Frequently Asked Questions

What is the current HECS indexation rate?
The most recent indexation applied was 3.2% on 1 June 2025. The 2026 rate will be announced by the ATO in May 2026 and applied on 1 June 2026, calculated as the lower of CPI and WPI.
When does HECS indexation apply each year?
Indexation is applied on 1 June each year to any HELP balance outstanding at that date. The rate is announced by the ATO in May.
How do I avoid HECS indexation?
Voluntary repayments processed by the ATO before 1 June reduce the balance that gets indexed. If you clear your balance entirely before 1 June, you avoid indexation for that year.

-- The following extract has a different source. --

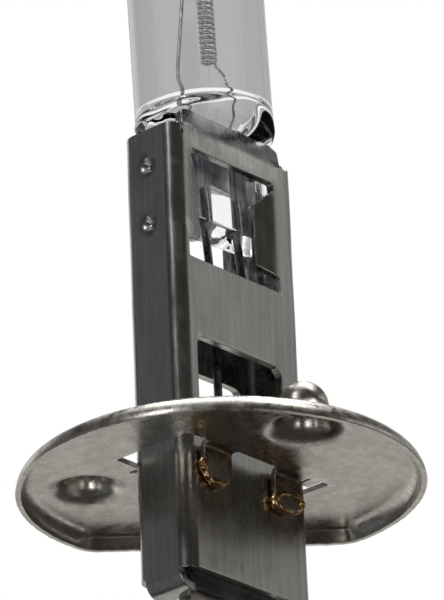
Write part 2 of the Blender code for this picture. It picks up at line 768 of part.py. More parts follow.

Partial repayments proportionally reduce indexation on the amount repaid.
Did the WPI cap apply retrospectively?
Yes. The 2024 legislation applied the lower-of-CPI-or-WPI cap retrospectively to the 2023 and 2024 indexation events. The ATO recalculated those rates (from 7.1% to 3.2% for 2023, and 4.7% to 4.0% for 2024) and credited the difference to affected accounts.